Wielki Martwy. Tom 4
Finał już za mną. „Wielki martwy. Tom 4” nie jest złym komiksem, ma kilka kapitalnych fragmentów, ale momentami rozczarowuje, tak jakby twórcy zbytnio rozwlekli wątki i zabrakło im pomysłu na zakończenie.
Co w artykule?
Rozwój postaci i relacji
Tak jak poprzednio, Sideca zebrała w jednym tomie dwa oryginalne odcinki: „Ostatnie migracje” oraz „Odrodzenie”. Ten ostatni jest najdłuższym epizodem ze wszystkich, bo składa się z 82 plansz (podczas gdy poprzednie miały około 55), przez co czwarta księga jest najgrubsza w serii. Jak kończyć, to z pompą, choć myślę, że pewna kompresja zadziałałaby na korzyść tej historii.
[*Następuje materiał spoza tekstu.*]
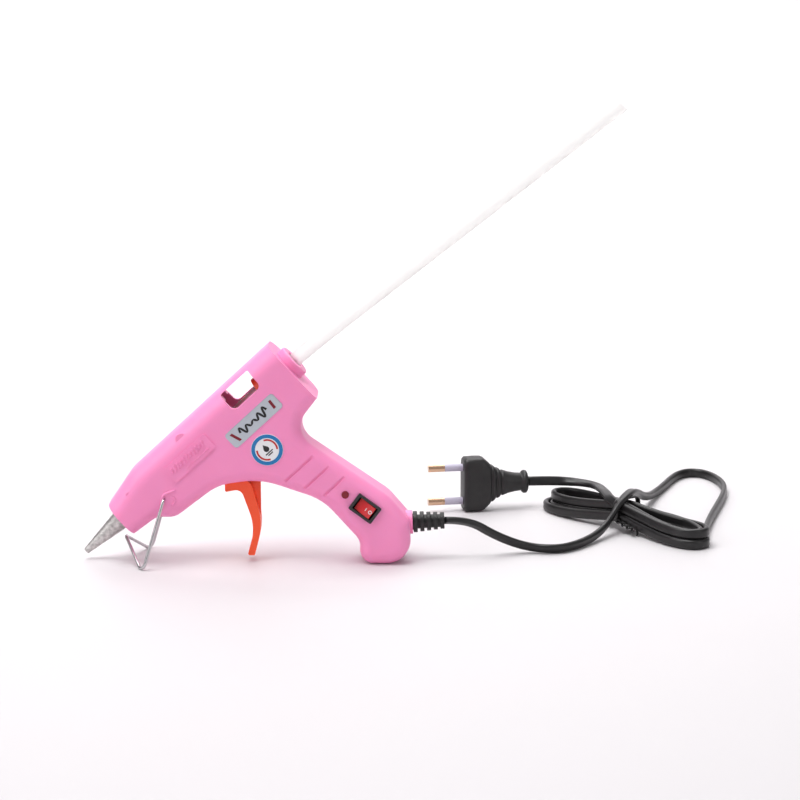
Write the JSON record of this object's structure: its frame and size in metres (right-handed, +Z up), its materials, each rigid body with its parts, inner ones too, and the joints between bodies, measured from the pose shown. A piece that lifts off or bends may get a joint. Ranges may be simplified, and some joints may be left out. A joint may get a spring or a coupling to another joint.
{
  "type": "glue gun",
  "caption": "Small hot glue gun with a long glue stick, sprung trigger feed, rocker switch, fold-down wire stand and a tied mains lead with a two-pin plug.",
  "frame": {"origin": "centre of the gun's box on the surface that it stands on, leaving out the free cord and plug", "axes": "+X from the nozzle towards the handle, +Y across the gun away from the side with the switch, +Z up"},
  "size_m": [0.3472, 0.1966, 0.2325],
  "materials": {
    "pink_plastic": "satin moulded plastic",
    "orange_plastic": "satin moulded plastic",
    "cast_aluminium": "rough cast",
    "steel": "bright",
    "stand_steel": "bright plated wire",
    "black_plastic": "matt moulded plastic",
    "black_rubber": "matt",
    "red_plastic": "glossy",
    "red_lens": "glossy lens",
    "white_ceramic": "matt",
    "mica": "satin sheet",
    "amber_film": "glossy film",
    "silicone": "matt",
    "pink_collar": "satin moulded plastic",
    "glue": "milky, lets light through",
    "label_print": "printed foil",
    "brass": "bright",
    "lilac_plastic": "satin",
    "wire_cover": "satin cover"
  },
  "bodies": {
    "housing": {"housing_left": "pink_plastic", "housing_right": "pink_plastic", "nozzle": "cast_aluminium", "heating_chamber": "cast_aluminium", "heater_film": "amber_film", "heater_electrodes": "steel", "heater_disc": "white_ceramic", "front_insulator": "white_ceramic", "heat_shield": "mica", "inlet_sleeve": "silicone", "sleeve_clip": "steel", "inlet_collar": "pink_collar", "return_spring": "steel", "trigger_pin": "steel", "name_plate": "label_print", "round_badge": "label_print", "switch_frame": "black_plastic", "switch_terminals": "brass", "lamp_lens": "red_lens", "lamp_resistor": "white_ceramic", "wire_neutral": "wire_cover", "wire_live": "wire_cover", "wire_heater": "wire_cover", "cord_grommet": "black_rubber", "cord_clamp": "black_plastic", "clamp_base": "black_plastic", "clamp_screws": "steel", "housing_screws": "steel", "cord_inside": "black_rubber", "cord_lead": "black_rubber", "cord_loop": "black_rubber", "cord_tail": "black_rubber", "cord_hank": "black_rubber", "cord_tie": "black_rubber", "plug_body": "black_plastic", "plug_pins": "brass", "plug_pin_sleeves": "lilac_plastic"},
    "trigger": {"trigger": "orange_plastic"},
    "carriage": {"feed_carriage": "orange_plastic", "grip_claw": "steel"},
    "stick": {"glue_stick": "glue"},
    "rocker": {"switch_rocker": "red_plastic"},
    "stand": {"stand_wire": "stand_steel"}
  },
  "joints": [
    {"name": "trigger_pull", "type": "hinge", "parent": "housing", "child": "trigger", "pos_m": [-0.053, 0, 0.05], "axis": [0, -1, 0], "range_deg": [0, 24], "stiffness_Nm_per_rad": 0.25, "springref_deg": -6.88},
    {"name": "carriage_slide", "type": "slide", "parent": "housing", "child": "carriage", "axis": [-0.7337, 0, -0.6794], "range_m": [0, 0.00561], "deforming": ["return_spring"]},
    {"name": "stick_feed", "type": "slide", "parent": "housing", "child": "stick", "axis": [-0.7337, 0, -0.6794], "range_m": [-0.075, 0.003]},
    {"name": "switch_rock", "type": "hinge", "parent": "housing", "child": "rocker", "pos_m": [0.008, -0.0118, 0.0299], "axis": [0.5962, 0, 0.8028], "range_deg": [0, 20]},
    {"name": "stand_fold", "type": "hinge", "parent": "housing", "child": "stand", "pos_m": [-0.0924, 0, 0.0343], "axis": [0, -1, 0], "range_deg": [0, 105]}
  ],
  "couplings": [
    {"joint": "carriage_slide", "follows": "trigger_pull", "m_per_rad": 0.013402}
  ]
}
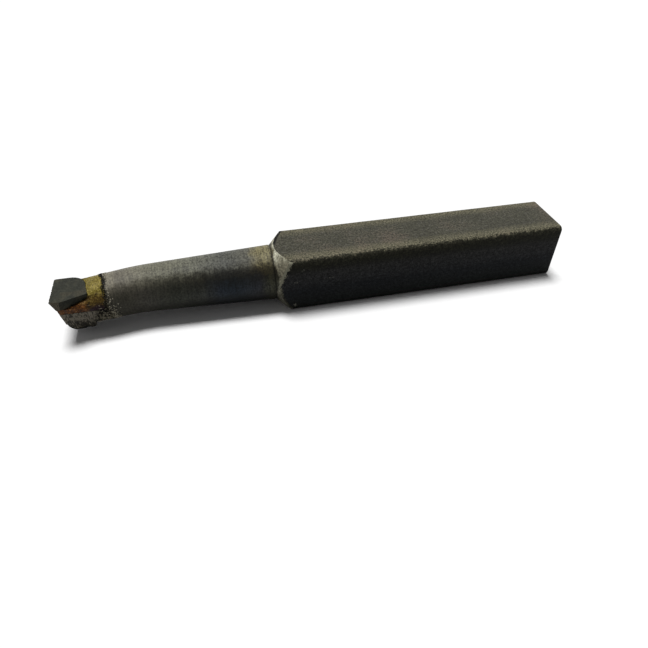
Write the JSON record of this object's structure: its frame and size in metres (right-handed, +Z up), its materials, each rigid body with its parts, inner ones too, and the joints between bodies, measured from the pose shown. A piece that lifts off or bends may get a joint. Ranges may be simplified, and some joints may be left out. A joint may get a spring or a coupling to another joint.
{
  "type": "boring bar",
  "caption": "Square-shank boring bar with a slim turned neck, a head bent towards the nose side and a brazed carbide cutting tip, used and blackened by heat.",
  "frame": {"origin": "centre of the shank's lower seating face, midway between the rear end and the corners of the shoulder", "axes": "+Z up from the seating face to the rake face; +X along the shank to its rear end, so the head is at -X; the nose of the tip points towards -Y"},
  "size_m": [0.1689, 0.0202, 0.02],
  "materials": {
    "forged_steel": "hot-rolled and heat-treated tool steel with dark scale on the shank and fine turning marks and temper colours on the neck",
    "cemented_carbide": "sintered tungsten carbide, matt dark grey, brighter where it was ground",
    "brazing_brass": "brass filler run over the steel, yellow on top and copper red along the joint"
  },
  "bodies": {
    "root": {"bar": "forged_steel", "carbide_tip": "cemented_carbide", "braze": "brazing_brass"}
  },
  "joints": []
}
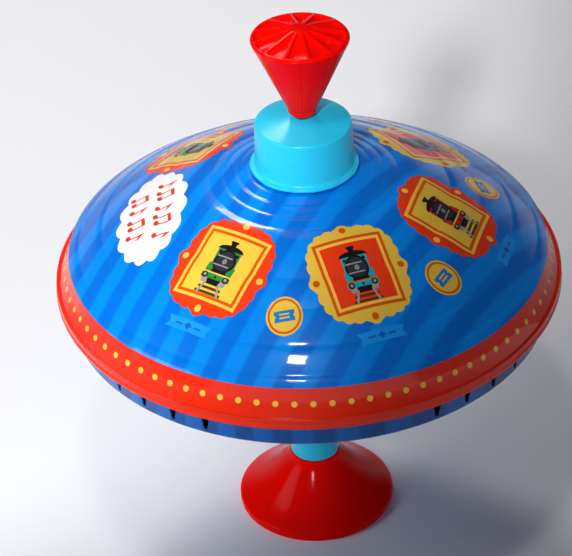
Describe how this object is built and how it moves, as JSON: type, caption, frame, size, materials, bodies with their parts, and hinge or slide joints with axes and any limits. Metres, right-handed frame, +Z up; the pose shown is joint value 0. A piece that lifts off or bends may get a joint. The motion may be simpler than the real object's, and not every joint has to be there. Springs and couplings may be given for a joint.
{
  "type": "spinning top",
  "caption": "Pump-action tinplate humming top: a red handle on a twisted steel strip spins the printed blue body on its round foot.",
  "frame": {"origin": "on the floor under the middle of the round foot, with the top standing and the handle down", "axes": "+Z up along the spin axis, -Y towards the front of the print, +X to the right seen from the front"},
  "size_m": [0.19, 0.19, 0.2139],
  "materials": {
    "printed_tin": "gloss",
    "blue_tin": "gloss",
    "sky_plastic": "gloss",
    "red_plastic": "gloss",
    "bare_tin": "satin",
    "steel": "satin",
    "brass": "satin",
    "nylon": "matte"
  },
  "bodies": {
    "foot": {"foot": "red_plastic", "pivot_pin": "steel", "bearing_ball": "steel", "retaining_clip": "steel"},
    "body": {"upper_shell": "printed_tin", "lower_shell": "blue_tin", "stem": "sky_plastic", "stem_lock_ring": "steel", "stem_bush": "nylon", "pivot_socket": "nylon", "centre_tube": "bare_tin", "top_cap": "sky_plastic", "cap_lock_ring": "steel", "clutch_housing": "nylon", "clutch_seat": "brass", "guide_washer": "steel", "reed_plate": "bare_tin", "reed_1": "brass", "reed_2": "brass", "reed_3": "brass", "reed_4": "brass", "reed_5": "brass", "reed_6": "brass", "reed_rivet_1": "steel", "reed_rivet_2": "steel", "reed_rivet_3": "steel", "reed_rivet_4": "steel", "reed_rivet_5": "steel", "reed_rivet_6": "steel"},
    "plunger": {"handle": "red_plastic", "spindle": "steel", "spindle_stop": "steel"},
    "clutch": {"drive_disc": "steel"}
  },
  "joints": [
    {"name": "body_spin", "type": "hinge", "parent": "foot", "child": "body", "pos_m": [0, 0, 0.0488], "axis": [0, 0, 1], "continuous": true},
    {"name": "pump_slide", "type": "slide", "parent": "body", "child": "plunger", "axis": [0, 0, 1], "range_m": [0, 0.085]},
    {"name": "clutch_turn", "type": "hinge", "parent": "body", "child": "clutch", "pos_m": [0, 0, 0.1577], "axis": [0, 0, 1], "range_deg": [-810, 45]}
  ],
  "couplings": [
    {"joint": "clutch_turn", "follows": "pump_slide", "rad_per_m": -157.08}
  ]
}
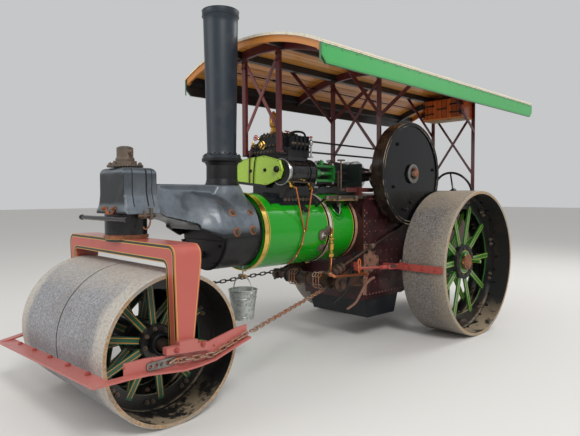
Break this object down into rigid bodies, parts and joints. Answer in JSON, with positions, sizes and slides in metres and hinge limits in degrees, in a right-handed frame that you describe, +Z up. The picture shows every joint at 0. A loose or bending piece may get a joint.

Na początku kontynuowana jest relacja Erwana i Blanche (za trzecim tomem, więcej tu – klik), niesfornego (i niebezpiecznego) dziecka Pauline. Gra to trochę z moimi rodzicielskimi doświadczeniami, a stwierdzenie „urodziłam potwora” wcale nie jest aż tak oderwane od rzeczywistości. Dzieci potrafią manipulować dorosłymi i dopiąć swego, choć oczywiście w „Wielkim Martwym” jest to podniesione do katastrofalnego poziomu – apokalipsy planety, śmierci milionów i upadku cywilizacji. W takich warunkach „zabiję cię” nie brzmi już jak słowa zmęczonego opiekuna, któremu puściły nerwy. Konflikt dąży do impasu, po czym zaczynają się negocjacje. Bardzo to życiowe.
Wędrówka Pauline i Gaëlle
Pauline i Gaëlle dalej przemierzają zniszczony świat, by w końcu znaleźć się w ślepym zaułku. Cywilizacja zostaje wyparta przez barbarzyństwo i prawo dżungli. Gdy wydaje się, że nie ma już wyjścia, matka Blanche przypomina sobie o specyfiku zwanym łzami pszczół, który ma w plecaku. W końcu! Przebitki ze świata maluczkich to zdecydowanie za mało; od dawna czekałem, aż akcja przeniesie się do magicznej rzeczywistości. Niestety, nastąpiło to za późno, by przenieść ciężar fabuły z rozerwanego kataklizmami i epidemiami świata, w którym ludzie albo dziczeją, albo migrują w poszukiwaniu spokojniejszego miejsca do życia.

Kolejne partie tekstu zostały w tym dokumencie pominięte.